Unsere Forschung zur Sicherheitslage in afrikanischen Gastländern vor und nach lokalen Truppenabzügen der Vereinten Nationen zwischen 2001 und 2017 zeigt allerdings ein differenzierteres Ergebnis: Der Wegfall militärischer Präsenz in bestimmten Ortschaften führt nicht zu einem dortigen Anstieg an wahlbezogener Gewalt. Dafür gibt es verschiedene Erklärungen. Zum einen könnte es sein, dass die von Friedensmissionen ausgebildeten nationalen Sicherheitskräfte die lokal auftretende Sicherheitslücke schliessen. Zum anderen bleiben oft mobile Einheiten der internationalen Friedenstruppen zurück, welche das Ziel haben, den Wahlprozess zu sichern.

Doch durch die Fokussierung auf die Sicherheitslage bei nationalen Wahlen geraten andere Konflikte, die nicht direkt mit den Wahlen zusammenhängen, aus dem Blickfeld. Unsere Studie zeigt, dass ein lokaler Abzug von mindestens 150 Blauhelmen — wie die Friedenstruppen der Vereinten Nationen aufgrund der Farbe ihrer Helme genannt werden — mit einem signifikanten Anstieg von lokalen Gewaltereignissen einhergeht, die in erster Linie nicht auf Beeinflussung der Wahlen abzielen. Im sudanesischen Darfur beispielsweise berichtete ein Einwohner aus Basi im Jahr 2017: «Die Anzahl der UNAMID Truppen ist sichtbar zurückgegangen. Dies brachte und bringt die Lokalbevölkerung in Gefahr und macht sie zu leichter Beute für die Pro-Regierungsmilizen». Dieser Befund deckt sich mit Forschung zu Afghanistan: Die Taliban-Kämpfer verübten mehr Gewalt gegen die Regierungstruppen in Provinzen, die kurz zuvor von NATO-Truppen verlassen wurden.

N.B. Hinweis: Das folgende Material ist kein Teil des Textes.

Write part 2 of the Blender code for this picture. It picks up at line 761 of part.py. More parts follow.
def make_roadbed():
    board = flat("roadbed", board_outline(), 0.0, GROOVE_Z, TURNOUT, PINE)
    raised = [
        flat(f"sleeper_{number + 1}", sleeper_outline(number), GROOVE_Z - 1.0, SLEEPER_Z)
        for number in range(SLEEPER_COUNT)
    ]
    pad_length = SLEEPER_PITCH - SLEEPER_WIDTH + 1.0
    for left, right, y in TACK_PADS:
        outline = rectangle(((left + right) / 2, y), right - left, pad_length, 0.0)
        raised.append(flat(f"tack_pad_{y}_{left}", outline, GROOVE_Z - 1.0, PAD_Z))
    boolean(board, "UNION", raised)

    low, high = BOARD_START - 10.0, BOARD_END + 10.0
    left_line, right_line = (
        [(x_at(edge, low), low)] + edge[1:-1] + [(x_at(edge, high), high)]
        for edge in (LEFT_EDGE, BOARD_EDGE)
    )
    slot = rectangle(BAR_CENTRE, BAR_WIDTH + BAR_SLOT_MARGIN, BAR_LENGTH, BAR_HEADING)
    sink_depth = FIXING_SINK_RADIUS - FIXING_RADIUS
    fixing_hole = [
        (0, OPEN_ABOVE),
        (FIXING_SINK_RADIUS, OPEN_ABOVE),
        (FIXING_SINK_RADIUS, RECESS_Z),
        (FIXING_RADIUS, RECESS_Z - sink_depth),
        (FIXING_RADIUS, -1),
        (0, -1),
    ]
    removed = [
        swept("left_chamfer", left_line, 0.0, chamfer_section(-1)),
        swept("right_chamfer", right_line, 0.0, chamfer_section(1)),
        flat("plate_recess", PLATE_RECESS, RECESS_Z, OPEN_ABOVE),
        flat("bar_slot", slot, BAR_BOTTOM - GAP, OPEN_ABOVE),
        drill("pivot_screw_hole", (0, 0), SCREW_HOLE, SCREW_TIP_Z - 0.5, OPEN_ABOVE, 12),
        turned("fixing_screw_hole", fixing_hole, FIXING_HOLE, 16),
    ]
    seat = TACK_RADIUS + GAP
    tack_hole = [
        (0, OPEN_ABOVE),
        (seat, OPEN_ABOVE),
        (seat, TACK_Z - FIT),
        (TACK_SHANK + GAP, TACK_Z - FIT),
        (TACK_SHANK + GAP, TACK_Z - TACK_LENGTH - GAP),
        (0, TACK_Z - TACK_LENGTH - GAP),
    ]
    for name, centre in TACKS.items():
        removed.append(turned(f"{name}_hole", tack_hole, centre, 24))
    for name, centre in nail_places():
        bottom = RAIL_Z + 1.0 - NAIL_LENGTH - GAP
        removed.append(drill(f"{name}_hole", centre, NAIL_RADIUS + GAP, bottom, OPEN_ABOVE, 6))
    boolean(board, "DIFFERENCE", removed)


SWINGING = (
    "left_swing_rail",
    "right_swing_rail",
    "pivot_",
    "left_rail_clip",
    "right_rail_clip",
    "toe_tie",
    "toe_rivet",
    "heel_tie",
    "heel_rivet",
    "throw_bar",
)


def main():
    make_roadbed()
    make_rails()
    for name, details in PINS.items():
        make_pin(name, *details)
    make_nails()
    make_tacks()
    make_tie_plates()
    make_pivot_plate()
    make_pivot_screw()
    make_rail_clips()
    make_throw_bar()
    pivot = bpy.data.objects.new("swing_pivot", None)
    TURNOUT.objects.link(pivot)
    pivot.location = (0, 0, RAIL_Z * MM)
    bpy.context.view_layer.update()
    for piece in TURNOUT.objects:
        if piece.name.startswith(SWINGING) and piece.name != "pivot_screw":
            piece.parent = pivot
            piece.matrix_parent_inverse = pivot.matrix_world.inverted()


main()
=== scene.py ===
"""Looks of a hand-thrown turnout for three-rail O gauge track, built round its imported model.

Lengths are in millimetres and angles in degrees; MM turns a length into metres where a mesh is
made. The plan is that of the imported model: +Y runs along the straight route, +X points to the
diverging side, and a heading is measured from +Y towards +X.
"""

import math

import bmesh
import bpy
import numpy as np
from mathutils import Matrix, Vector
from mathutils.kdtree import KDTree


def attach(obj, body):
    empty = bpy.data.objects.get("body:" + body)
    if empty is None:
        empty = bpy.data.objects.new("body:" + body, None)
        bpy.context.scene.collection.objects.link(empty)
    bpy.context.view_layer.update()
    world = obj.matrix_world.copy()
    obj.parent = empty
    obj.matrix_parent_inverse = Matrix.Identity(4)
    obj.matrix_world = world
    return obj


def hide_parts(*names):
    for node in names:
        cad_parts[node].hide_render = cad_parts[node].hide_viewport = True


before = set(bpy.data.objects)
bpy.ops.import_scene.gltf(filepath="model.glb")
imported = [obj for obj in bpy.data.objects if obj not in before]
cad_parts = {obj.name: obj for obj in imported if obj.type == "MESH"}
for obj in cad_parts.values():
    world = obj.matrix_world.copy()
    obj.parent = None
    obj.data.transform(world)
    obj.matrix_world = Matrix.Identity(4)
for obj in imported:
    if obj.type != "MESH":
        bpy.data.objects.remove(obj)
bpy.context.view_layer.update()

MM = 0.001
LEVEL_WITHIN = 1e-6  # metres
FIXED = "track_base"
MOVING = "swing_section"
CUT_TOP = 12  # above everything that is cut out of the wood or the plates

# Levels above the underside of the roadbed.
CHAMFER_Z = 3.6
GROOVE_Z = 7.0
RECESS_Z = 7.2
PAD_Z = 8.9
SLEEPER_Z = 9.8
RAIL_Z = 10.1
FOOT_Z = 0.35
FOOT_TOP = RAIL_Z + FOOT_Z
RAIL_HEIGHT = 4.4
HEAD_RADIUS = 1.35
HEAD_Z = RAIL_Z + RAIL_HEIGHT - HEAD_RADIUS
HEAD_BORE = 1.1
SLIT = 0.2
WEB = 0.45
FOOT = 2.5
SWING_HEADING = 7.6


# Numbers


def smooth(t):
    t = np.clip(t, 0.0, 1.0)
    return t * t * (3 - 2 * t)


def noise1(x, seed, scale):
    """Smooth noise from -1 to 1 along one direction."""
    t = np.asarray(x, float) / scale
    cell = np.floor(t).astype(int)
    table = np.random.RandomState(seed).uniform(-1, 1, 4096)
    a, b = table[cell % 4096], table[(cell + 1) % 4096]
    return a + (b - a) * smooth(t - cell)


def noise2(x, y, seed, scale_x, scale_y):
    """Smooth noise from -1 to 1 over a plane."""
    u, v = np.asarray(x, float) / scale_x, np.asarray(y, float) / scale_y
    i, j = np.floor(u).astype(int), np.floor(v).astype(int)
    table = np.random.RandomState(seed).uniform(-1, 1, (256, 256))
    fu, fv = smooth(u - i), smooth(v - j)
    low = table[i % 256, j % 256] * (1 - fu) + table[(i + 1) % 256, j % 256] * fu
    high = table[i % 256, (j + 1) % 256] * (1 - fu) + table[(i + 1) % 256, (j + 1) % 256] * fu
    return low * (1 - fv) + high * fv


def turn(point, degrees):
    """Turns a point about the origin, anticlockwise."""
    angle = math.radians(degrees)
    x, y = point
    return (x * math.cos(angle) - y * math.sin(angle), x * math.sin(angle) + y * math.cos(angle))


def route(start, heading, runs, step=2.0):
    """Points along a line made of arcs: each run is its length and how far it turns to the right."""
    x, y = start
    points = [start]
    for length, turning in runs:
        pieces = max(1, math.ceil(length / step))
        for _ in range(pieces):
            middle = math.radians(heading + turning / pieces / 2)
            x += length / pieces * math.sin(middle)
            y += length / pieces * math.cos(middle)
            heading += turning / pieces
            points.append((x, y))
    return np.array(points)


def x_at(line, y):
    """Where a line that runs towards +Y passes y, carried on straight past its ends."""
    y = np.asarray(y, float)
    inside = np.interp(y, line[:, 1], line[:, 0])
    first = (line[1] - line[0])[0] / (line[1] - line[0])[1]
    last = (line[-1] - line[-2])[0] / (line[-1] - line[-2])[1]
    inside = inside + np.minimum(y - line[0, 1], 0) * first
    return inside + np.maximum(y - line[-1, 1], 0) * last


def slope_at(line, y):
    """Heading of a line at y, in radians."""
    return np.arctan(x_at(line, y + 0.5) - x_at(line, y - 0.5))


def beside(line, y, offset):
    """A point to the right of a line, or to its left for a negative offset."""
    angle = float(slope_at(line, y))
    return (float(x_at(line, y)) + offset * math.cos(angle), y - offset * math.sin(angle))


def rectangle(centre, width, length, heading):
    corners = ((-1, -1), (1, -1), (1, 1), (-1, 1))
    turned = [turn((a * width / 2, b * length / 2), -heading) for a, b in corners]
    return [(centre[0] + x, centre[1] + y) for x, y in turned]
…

Wie sieht ein besseres Vorgehen aus?

Entscheidungsträger:innen in Regierungen und internationalen Organisationen können aus diesen Forschungsergebnissen Folgendes lernen: Duale Transitionen — von internationalen zu nationalen Sicherheitskräften und von einer alten zu einer neu gewählten Regierung — bergen Risiken. Dabei ist allerdings nicht die Gefährdung der Sicherheit von Wahlen selbst das Hauptproblem, sondern die Vernachlässigung von politischer Gewalt, die nicht direkt mit Wahlen im Zusammenhang steht. Die Strategie «Exit durch Wahlen» muss daher überdacht werden. Wo die Sicherheitslage es erlaubt, könnten Risiken, die durch den Wegfall militärischer Präsenz entstehen, durch internationale zivile Missionen teilweise abgemildert werden. Entscheidungen über die Geschwindigkeit und Geografie des Truppenabzugs sollten lokale Konfliktrisiken einbeziehen, um die Bevölkerung bestmöglich zu schützen und das positive Erbe von Friedensmissionen nicht zu gefährden.


Referenz:

Smidt, Hannah und Jana R. Kissling. Erscheint 2023. «(UN-)protected Elections – Left for Good? Withdrawal of United Nations Peacekeeping Operations and its Effects on Violence during Electoral Periods in War-Affected Countries». Journal of International Peacekeeping (preprint version).